== WHAT NEEDS TO BE DONE ==
Repeat the material exactly, leaving nothing out.

* begin INFORMATION SUPPLIED *

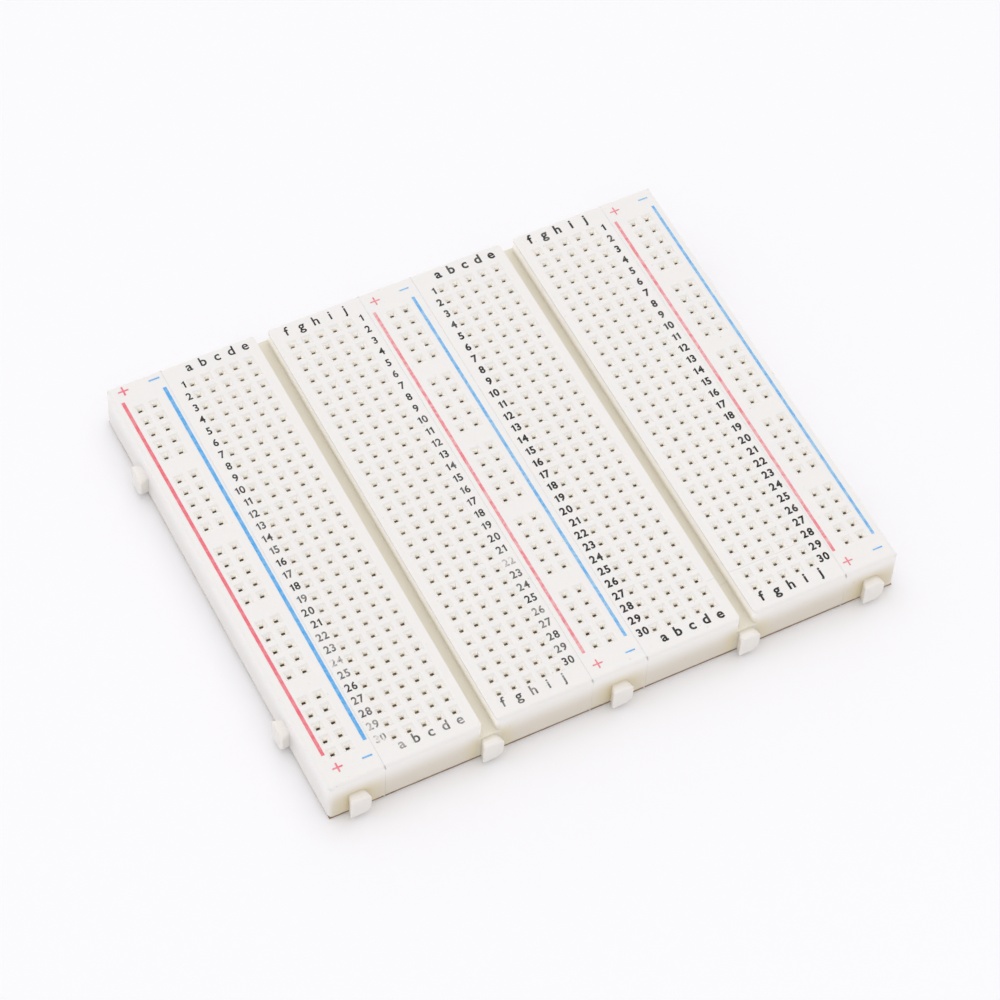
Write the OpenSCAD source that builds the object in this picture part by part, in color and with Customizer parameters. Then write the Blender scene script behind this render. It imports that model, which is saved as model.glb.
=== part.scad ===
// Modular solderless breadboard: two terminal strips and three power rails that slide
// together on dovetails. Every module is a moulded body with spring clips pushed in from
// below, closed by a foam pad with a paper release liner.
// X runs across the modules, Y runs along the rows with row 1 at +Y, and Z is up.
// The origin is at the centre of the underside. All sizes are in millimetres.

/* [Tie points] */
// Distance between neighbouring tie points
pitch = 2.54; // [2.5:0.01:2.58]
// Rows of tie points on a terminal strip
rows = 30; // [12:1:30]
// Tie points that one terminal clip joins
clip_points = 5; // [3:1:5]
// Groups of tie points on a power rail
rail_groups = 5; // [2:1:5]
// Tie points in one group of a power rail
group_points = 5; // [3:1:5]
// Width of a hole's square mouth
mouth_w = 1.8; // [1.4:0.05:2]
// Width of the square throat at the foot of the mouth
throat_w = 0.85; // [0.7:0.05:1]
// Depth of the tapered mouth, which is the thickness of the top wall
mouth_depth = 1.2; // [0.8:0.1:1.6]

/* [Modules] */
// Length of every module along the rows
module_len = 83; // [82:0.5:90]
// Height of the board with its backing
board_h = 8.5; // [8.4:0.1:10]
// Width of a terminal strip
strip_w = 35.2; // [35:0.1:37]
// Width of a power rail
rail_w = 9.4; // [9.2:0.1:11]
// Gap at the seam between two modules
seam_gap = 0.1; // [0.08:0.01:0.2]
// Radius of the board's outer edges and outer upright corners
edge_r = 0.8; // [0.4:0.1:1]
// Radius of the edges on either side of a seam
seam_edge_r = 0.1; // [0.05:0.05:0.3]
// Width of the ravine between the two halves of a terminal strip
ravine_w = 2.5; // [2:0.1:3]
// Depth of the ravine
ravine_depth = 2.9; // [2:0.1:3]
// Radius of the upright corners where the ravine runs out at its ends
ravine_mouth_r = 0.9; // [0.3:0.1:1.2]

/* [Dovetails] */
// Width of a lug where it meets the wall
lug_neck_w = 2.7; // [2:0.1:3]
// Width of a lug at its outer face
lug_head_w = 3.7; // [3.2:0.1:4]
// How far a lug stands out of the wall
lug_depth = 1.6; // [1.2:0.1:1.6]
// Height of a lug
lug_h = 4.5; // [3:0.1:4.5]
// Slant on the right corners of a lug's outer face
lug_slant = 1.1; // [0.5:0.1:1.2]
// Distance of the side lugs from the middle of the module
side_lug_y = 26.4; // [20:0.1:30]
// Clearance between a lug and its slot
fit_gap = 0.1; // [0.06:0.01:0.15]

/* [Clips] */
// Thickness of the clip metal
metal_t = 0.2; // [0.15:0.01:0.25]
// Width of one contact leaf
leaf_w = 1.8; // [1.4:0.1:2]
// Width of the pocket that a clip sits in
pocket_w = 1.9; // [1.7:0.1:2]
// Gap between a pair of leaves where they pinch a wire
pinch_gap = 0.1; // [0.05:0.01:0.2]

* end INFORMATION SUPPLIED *

== ANSWER TO THIS TASK ==
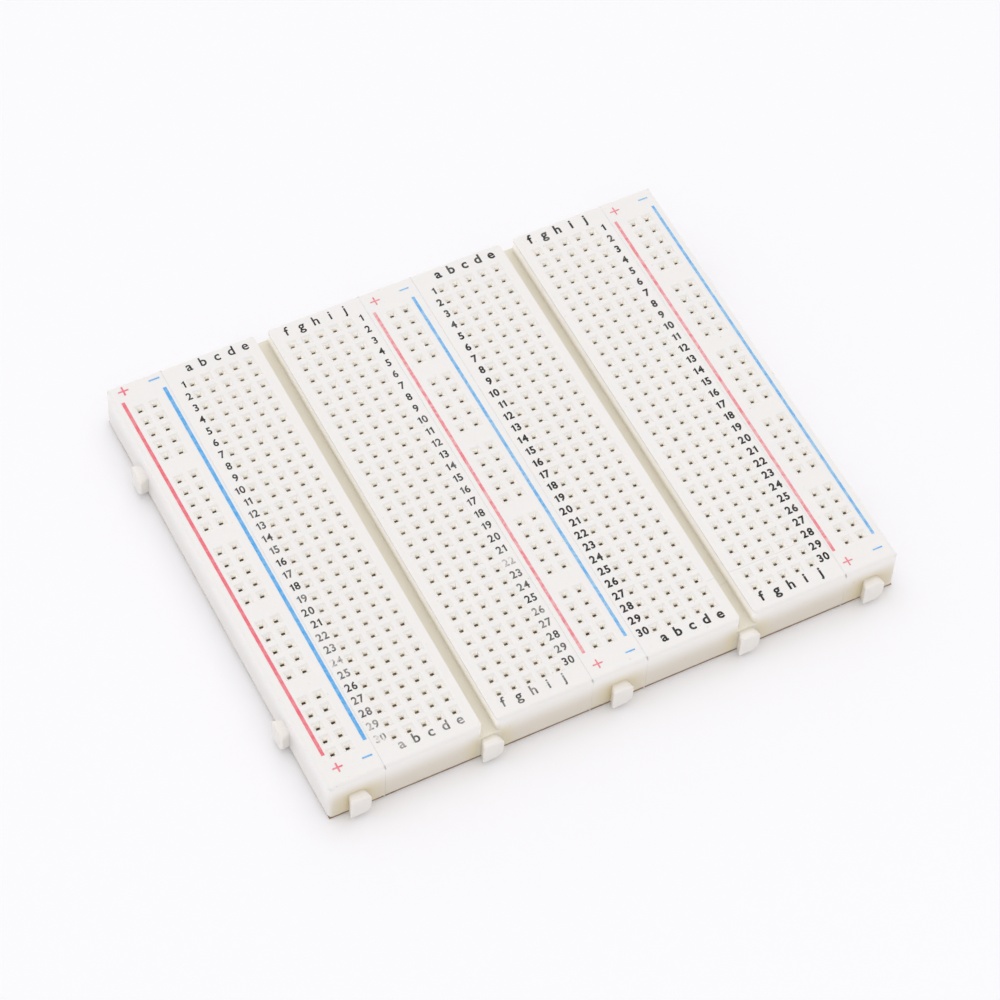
Write the OpenSCAD source that builds the object in this picture part by part, in color and with Customizer parameters. Then write the Blender scene script behind this render. It imports that model, which is saved as model.glb.
=== part.scad ===
// Modular solderless breadboard: two terminal strips and three power rails that slide
// together on dovetails. Every module is a moulded body with spring clips pushed in from
// below, closed by a foam pad with a paper release liner.
// X runs across the modules, Y runs along the rows with row 1 at +Y, and Z is up.
// The origin is at the centre of the underside. All sizes are in millimetres.

/* [Tie points] */
// Distance between neighbouring tie points
pitch = 2.54; // [2.5:0.01:2.58]
// Rows of tie points on a terminal strip
rows = 30; // [12:1:30]
// Tie points that one terminal clip joins
clip_points = 5; // [3:1:5]
// Groups of tie points on a power rail
rail_groups = 5; // [2:1:5]
// Tie points in one group of a power rail
group_points = 5; // [3:1:5]
// Width of a hole's square mouth
mouth_w = 1.8; // [1.4:0.05:2]
// Width of the square throat at the foot of the mouth
throat_w = 0.85; // [0.7:0.05:1]
// Depth of the tapered mouth, which is the thickness of the top wall
mouth_depth = 1.2; // [0.8:0.1:1.6]

/* [Modules] */
// Length of every module along the rows
module_len = 83; // [82:0.5:90]
// Height of the board with its backing
board_h = 8.5; // [8.4:0.1:10]
// Width of a terminal strip
strip_w = 35.2; // [35:0.1:37]
// Width of a power rail
rail_w = 9.4; // [9.2:0.1:11]
// Gap at the seam between two modules
seam_gap = 0.1; // [0.08:0.01:0.2]
// Radius of the board's outer edges and outer upright corners
edge_r = 0.8; // [0.4:0.1:1]
// Radius of the edges on either side of a seam
seam_edge_r = 0.1; // [0.05:0.05:0.3]
// Width of the ravine between the two halves of a terminal strip
ravine_w = 2.5; // [2:0.1:3]
// Depth of the ravine
ravine_depth = 2.9; // [2:0.1:3]
// Radius of the upright corners where the ravine runs out at its ends
ravine_mouth_r = 0.9; // [0.3:0.1:1.2]

/* [Dovetails] */
// Width of a lug where it meets the wall
lug_neck_w = 2.7; // [2:0.1:3]
// Width of a lug at its outer face
lug_head_w = 3.7; // [3.2:0.1:4]
// How far a lug stands out of the wall
lug_depth = 1.6; // [1.2:0.1:1.6]
// Height of a lug
lug_h = 4.5; // [3:0.1:4.5]
// Slant on the right corners of a lug's outer face
lug_slant = 1.1; // [0.5:0.1:1.2]
// Distance of the side lugs from the middle of the module
side_lug_y = 26.4; // [20:0.1:30]
// Clearance between a lug and its slot
fit_gap = 0.1; // [0.06:0.01:0.15]

/* [Clips] */
// Thickness of the clip metal
metal_t = 0.2; // [0.15:0.01:0.25]
// Width of one contact leaf
leaf_w = 1.8; // [1.4:0.1:2]
// Width of the pocket that a clip sits in
pocket_w = 1.9; // [1.7:0.1:2]
// Gap between a pair of leaves where they pinch a wire
pinch_gap = 0.1; // [0.05:0.01:0.2]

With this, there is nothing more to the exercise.